I have to admit that I was a little skeptical when I picked up John Gorman’s The Buzzard: Inside the Glory Days of WMMS and Cleveland Rock Radio. After all, I’ve lived my entire life in Philadelphia, so to me, rock radio has always meant WMMR. (Well, at least it used to, but that’s a whole ‘nother story.) A few pages into The Buzzard, however, I started to get a sense that Gorman’s memoir isn’t just about a radio station in Cleveland; it’s about the precarious place of rock radio in American culture.
The basic issue Gorman sets out to explore in the book is how best to compete in a commercial market without selling out. Working his way from Music Director to Program Director and eventually to Operations Manager of WMMS FM as the narrative progresses, Gorman examines the full potential of FM radio while constantly pushing the medium’s limits. Confounding easy labels like Top 40, Album Oriented Rock, and Contemporary Hits Radio, Gorman and his motley crew of radio professionals reinvent a flagging radio station and eventually turn it into a ratings monster by (who’d'a thunk it?) playing music that people want to hear. But their quest is more than just a quest for ratings, and this, it becomes clear throughout the memoir, was the “secret” of WMMS: Gorman and company wanted to create a radio station for the people of Cleveland–a full service, one-stop-shopping outlet for all of the city’s pop culture needs. In other words, they weren’t merely trying to shove a corporate product down the throats of anyone who might happen to tune in. Instead, they were working hard to become a central part of a community.
WMMS found success by–if you’ll excuse a cliche that Gorman has the good sense never to employ–keepin’ it real. They kept track of what their listeners requested. They played music by local acts (and not just in the low-rated time slots normally reserved for such fare). They helped to break national acts like Bruce Springsteen, and they offered their listeners a wide variety of musical programming with music from multiple genres like jazz, oldies, classic rock (before such a label existed), hard rock, and soul.

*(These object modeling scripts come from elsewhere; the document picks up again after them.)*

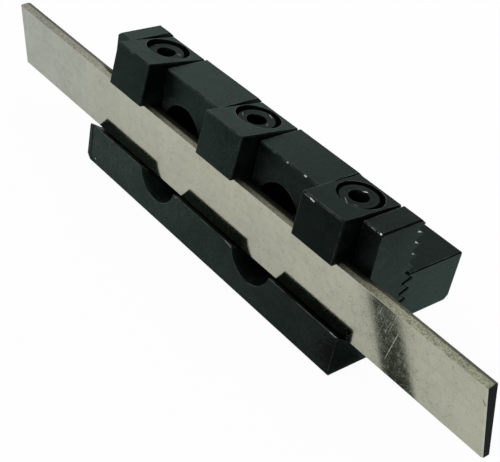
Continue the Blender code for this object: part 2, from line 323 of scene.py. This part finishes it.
# Rubbed edges: where the surface turns within a small width, broken up by noise
rubbed, given, made = shared_effect(
    "rubbed_edges",
    [("Where", "Vector", (0, 0, 0)), ("Hold", "Float", 0.38)],
    [("Rubbed", "Float")])
round_edge = place(rubbed, "Bevel", {"Radius": RUBBED_WIDTH}, samples=6)
flat = place(rubbed, "NewGeometry")
turn = place(rubbed, "VectorMath", {0: round_edge.outputs[0], 1: flat.outputs["Normal"]},
             operation="DOT_PRODUCT")
turned_away = between(rubbed, math_of(rubbed, "SUBTRACT", 1.0, turn.outputs["Value"]),
                      0.004, 0.07)
coarse = noise_of(rubbed, given["Where"], 420.0, 4.0, 0.7)
patchy = between(rubbed, math_of(rubbed, "SUBTRACT", coarse, given["Hold"]), 0.0, 0.22)
rubbed.links.new(math_of(rubbed, "MULTIPLY", turned_away, patchy), made["Rubbed"])

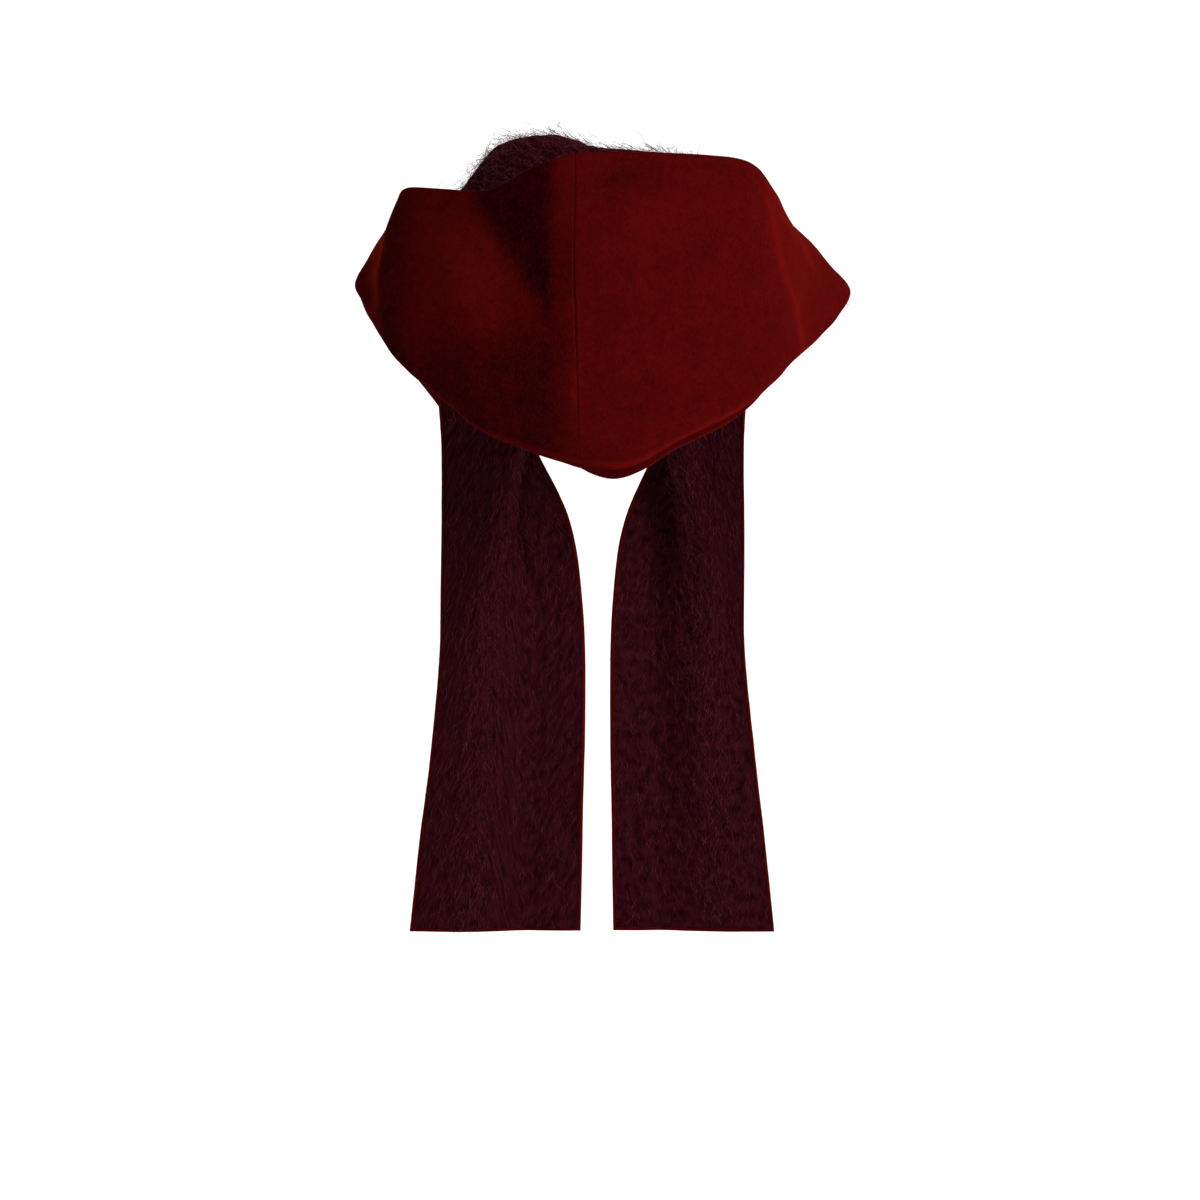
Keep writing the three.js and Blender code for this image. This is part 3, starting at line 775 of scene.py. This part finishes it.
neck_ground, *end_grounds = lining_pieces
hair_pieces = {
    neck_ground: [
        sown("hood_lining_hairs", neck_ground, 85000, 6, 15, 0.6, 31),
        sown("hood_lining_stray_hairs", neck_ground, 62000, 12, 24, 1.2, 32),
    ],
    end_grounds[0]: [sown("scarf_lining_left_hairs", end_grounds[0], 170000, 6, 15, 0.5, 33)],
    end_grounds[1]: [sown("scarf_lining_right_hairs", end_grounds[1], 170000, 6, 15, 0.5, 34)],
}
for shape in list(hair_shapes.objects):
    bpy.data.objects.remove(shape)
bpy.data.collections.remove(hair_shapes)
bpy.data.node_groups.remove(sow)

# %% [markdown]

# %% [markdown]
# ## Floor and light
#
# A plain pale floor curves up into the backdrop. A large soft light from the upper right models the
# velvet, and the bright surroundings give its edges their glow.

# %% Floor
FLOOR_LEVEL = -0.78


def flat_material(name, hex_code, rough):
    material = bpy.data.materials.new(name)
    material.use_nodes = True
    inputs = material.node_tree.nodes["Principled BSDF"].inputs
    inputs["Base Color"].default_value = colour(hex_code)
    inputs["Roughness"].default_value = rough
    return material


COVE_RADIUS, COVE_BEND, WALL_TOP, COVE_SIDES = 2.6, 0.7, 3.4, 72
profile = [(0.0, 0.0)] + [
    (COVE_RADIUS + COVE_BEND * math.sin(a), COVE_BEND * (1 - math.cos(a)))
    for a in np.linspace(0, math.pi / 2, 12)
] + [(COVE_RADIUS + COVE_BEND, WALL_TOP)]
turns = np.linspace(0, math.tau, COVE_SIDES, endpoint=False)
cove_points = [(r * math.cos(t), r * math.sin(t), FLOOR_LEVEL + z) for t in turns for r, z in profile]
rings = len(profile)
cove_faces = [
    (i * rings + j, (i + 1) % COVE_SIDES * rings + j, (i + 1) % COVE_SIDES * rings + j + 1, i * rings + j + 1)
    for i in range(COVE_SIDES) for j in range(rings - 1)
]
floor_mesh = bpy.data.meshes.new("floor")
floor_mesh.from_pydata(cove_points, [], cove_faces)
floor_mesh.shade_smooth()
floor_mesh.materials.append(flat_material("matt_paper_white", "#f4f4f4", 0.9))
floor = bpy.data.objects.new("floor", floor_mesh)
bpy.context.scene.collection.objects.link(floor)


# %% Lights
def soft_light(name, place, aim, size, watts):
    light = bpy.data.lights.new(name, "AREA")
    light.size = size
    light.energy = watts
    holder = bpy.data.objects.new(name, light)
    holder.location = place
    holder.rotation_euler = (Vector(aim) - Vector(place)).to_track_quat("-Z", "Y").to_euler()
    bpy.context.scene.collection.objects.link(holder)


soft_light("key", (-1.9, 1.6, 0.8), (0, 0, -0.1), 1.0, 100)
soft_light("fill", (1.2, 2.2, 0.6), (0, 0, -0.1), 1.4, 8)
soft_light("backdrop", (0, -0.7, 1.7), (0, -2.4, -0.2), 2.2, 30)
soft_light("front", (0.3, -2.1, 1.1), (0, 0, -0.2), 1.2, 26)

world = bpy.data.worlds.new("white_studio")
bpy.context.scene.world = world
world.use_nodes = True
world.node_tree.nodes["Background"].inputs[0].default_value = (1, 1, 1, 1)
world.node_tree.nodes["Background"].inputs[1].default_value = 0.22
bpy.context.scene.view_settings.view_transform = "Standard"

Reading Gorman’s account made me yearn for a station as relevant and wide-reaching as WMMS apparently was–emphasis on was, for as the station evolved into a ratings monster, the powers that be were sowing the seeds of its undoing. In the case of WMMS the powers that be turned out to be the corporate parents whose efforts to ensure the continued success of the station involved trying to distill everything that made it unique and relevant into a simple, static formula. The trouble with this strategy, however, was that it failed to take into account the fluid nature of the WMMS “formula.” In his various roles at the station, Gorman was much like the leader of a jazz band, always gauging his audience, keeping abreast of current trends in popular culture, and playing by ear when necessary.
Overall, The Buzzard is a must-read for anyone who recalls the days when FM rock radio was relevant. Clevelanders may be a little more familiar with a lot of the names that Gorman drops throughout the book, but for the rest of us, he’s provided a handy cast of characters in the appendix so we can keep score. More important, his love for the station he helped to create is apparent on every page. In fact, Gorman’s tale is so engaging that it’s hard not to become a fan of WMMS even for those of us who never had the chance to tune in.